Above all of that, we need to spend a lot of time actually looking at ‘Wellbeing’ in general. Now probably the best way to do this is to look at the work that the Well Foundation and Fitwel are doing because they are both tailored for Real Estate. But the point here is what we are trying to do. There is a great deal of research about the impact on cognitive function of environmental conditions. Many peer reviewed papers exist about this. It is not a subjective question about ‘can a workplace enable you to be more productive’. It can, because at the very least, what it can do is ‘do no harm’. And a workplace can be operated in such a way that it performs as well as it is capable of performing.
Because we know if a space is too hot or too cold, or has carbon dioxide levels that are too high, or is too noisy, or has poor lighting, or is too humid, or not humid enough, that the effect will be that the occupiers of that space will have their cognitive functions impaired, and that will, has to, reduce their productivity.
Get these environmental factors right and we know we can help enable people to be as productive as they are capable of being.
Now we cannot make a bad company good by putting
a bad company in a great workplace. But we can make a great company better by putting them in a great workplace.
Because the whole point here is really understanding the conditions, the best conditions, that this space can offer. And measuring and monitoring and optimising on an ongoing basis to provide optimum environmental conditions for the tasks that people have to do.
Now, of course, there's the question of, well, will anyone pay for this?
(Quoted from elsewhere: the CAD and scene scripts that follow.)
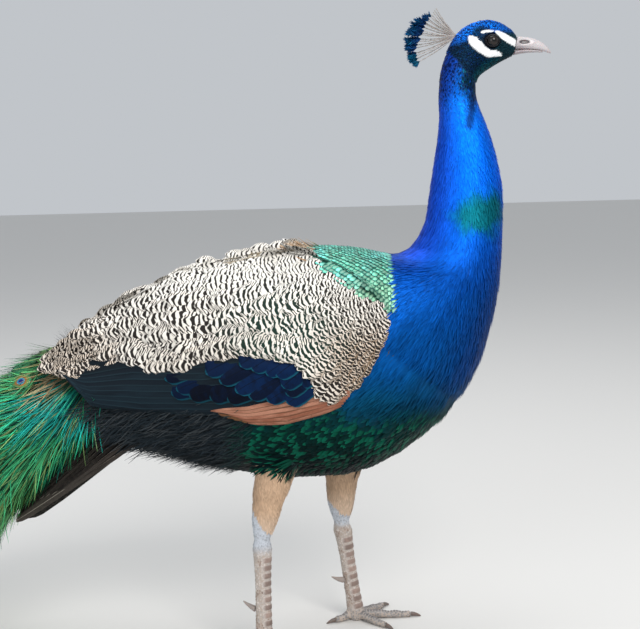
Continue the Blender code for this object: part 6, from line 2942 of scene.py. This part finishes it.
    def _core(self) -> None:
        """A dark inside under the feathers, so that no gap shows through the wing."""
        mesh = smooth_copy(self.nodes, 0.0030, 0.0006, 6)
        points, normals = points_of(mesh), normals_of(mesh)
        points -= normals * 0.0034
        points[:, 1] -= self.side.value * 0.0035
        move_to(mesh, points)
        tint = np.tile((0.006, 0.010, 0.018), (len(points), 1))
        primary = height_on(self.primaries_upper, points[:, 0] - STANCE[0]) - 0.002 > points[:, 2]
        tint[primary & (points[:, 0] - STANCE[0] > -0.145)] = (0.16, 0.07, 0.03)
        paint(mesh, tint)
        piece = add_object(f"quill_core_{self.side.word}", mesh)
        dress(piece, SkinFinish("quill_core_skin").material())
        settle(piece, "quill_blue_black")


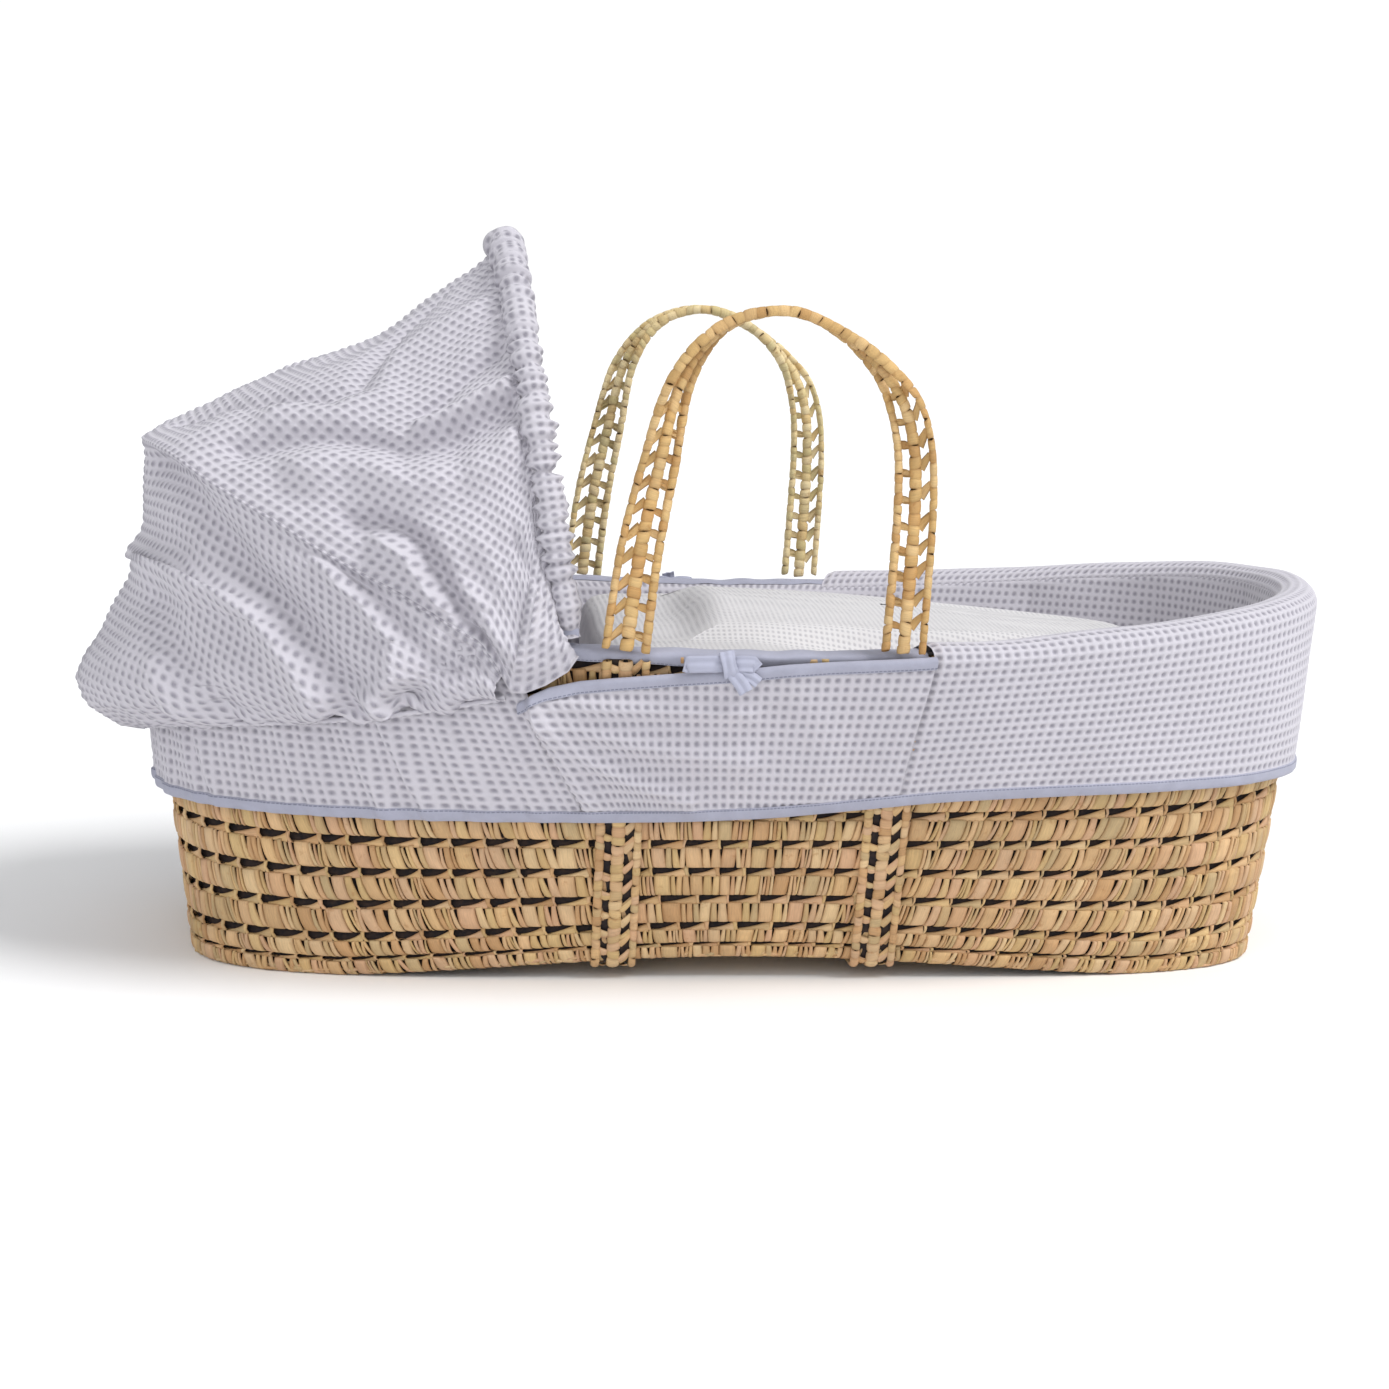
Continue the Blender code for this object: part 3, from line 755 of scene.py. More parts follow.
def lattice(patches, rng, path, across, up, spans, period=0.0160):
    """Leaves that cross the gaps between cords. Each span is (from, to, rise, half width, taper)."""
    lengths = lengths_along(path)
    t = np.linspace(0, 1, 6)
    for start, end, rise, half, taper in spans:
        at = period * rng.uniform(0.3, 0.7)
        while at < lengths[-1] - period * 0.4:
            for _ in range(2):
                lift, place = rng.uniform(-0.0006, 0.0006), at + rng.normal(0, 0.0007)
                s = np.clip(place + rise * (t - 0.5), 0, lengths[-1])
                centre, w, n = (at_lengths(s, lengths, values) for values in (path, across, up))
                bow_up = lift + 0.0012 * np.sin(pi * t)
                line = centre + w * mix(start, end, t)[:, None] + unit(n) * bow_up[:, None]
                tangent = unit(np.gradient(line, axis=0))
                side = np.cross(unit(n), tangent)
                width = half * mix(1.0, taper, t) * rng.uniform(0.8, 1.1)
                ribbons(
                    patches, line[None], -(side * width[:, None])[None], unit(n)[None], rng.random(1),
                    crown=0.0003, edge=0.0004,
                )
            at += period * rng.uniform(0.88, 1.12)


# Across a strap that is 1 wide: the three cords' middles and half widths
CORDS = ((-0.405, 0.100), (-0.012, 0.146), (0.410, 0.088))
SPANS = ((-0.33, -0.13, 0.0015, 0.0029, 0.75), (0.10, 0.35, -0.0090, 0.0033, 0.55))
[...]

And to an extent this is relatively early days, because frankly, very few people actually pay the attention to monitor their workplace in anything like the detail we are discussing here. But the RICS, the Royal Institute of Chartered Surveyors, put out a report last year, about the use and value of commercial property data. And there's a comment in there that says ‘there is evidence from Knight Frank of landlords in Europe, offering a top slice of rent over and above the market rent, geared to experience, in a similar way to turnover rates in retail.’
And I think the whole premise of this is that this is about creating a user experience that is dramatically better than the user experience of your peers and competitors, and a user experience that you can prove, with data. Will people pay for better? Historically, everyone pays for better.
So to sum it all up, what we're really looking at is how do we understand our building, through really in depth, granular and often real time data? So think about it. Think about it like this, we better understand how our building is actually working. We know the temperature, air quality, lighting, noise levels, everywhere, and through time as well.
Then we get to understand how the space is used, by the people within it. We learn about occupancy levels, density, footfall, desire paths. We are no longer guessing which spaces are busy or quiet, at any particular time of day, or day itself. We start to know enough to be able to predict how the building is going to be used.
And then we need to know more and more about our customers, the more we know about our customers, in terms of their ‘jobs to be done’, the tasks they need to do during the day. And the spaces they need to do them in. What are their wants, needs and desires. This is absolutely what this is all about - it is about how do we create a great user experience. You cannot do it without really understanding all of this sort of data.
If you had all the data referred to here, could you really not demonstrate value? Of course you could. We just need to do what we know we should. Forget how it’s been done to date, we know there is a better way.
How about we stop talking, and started doing?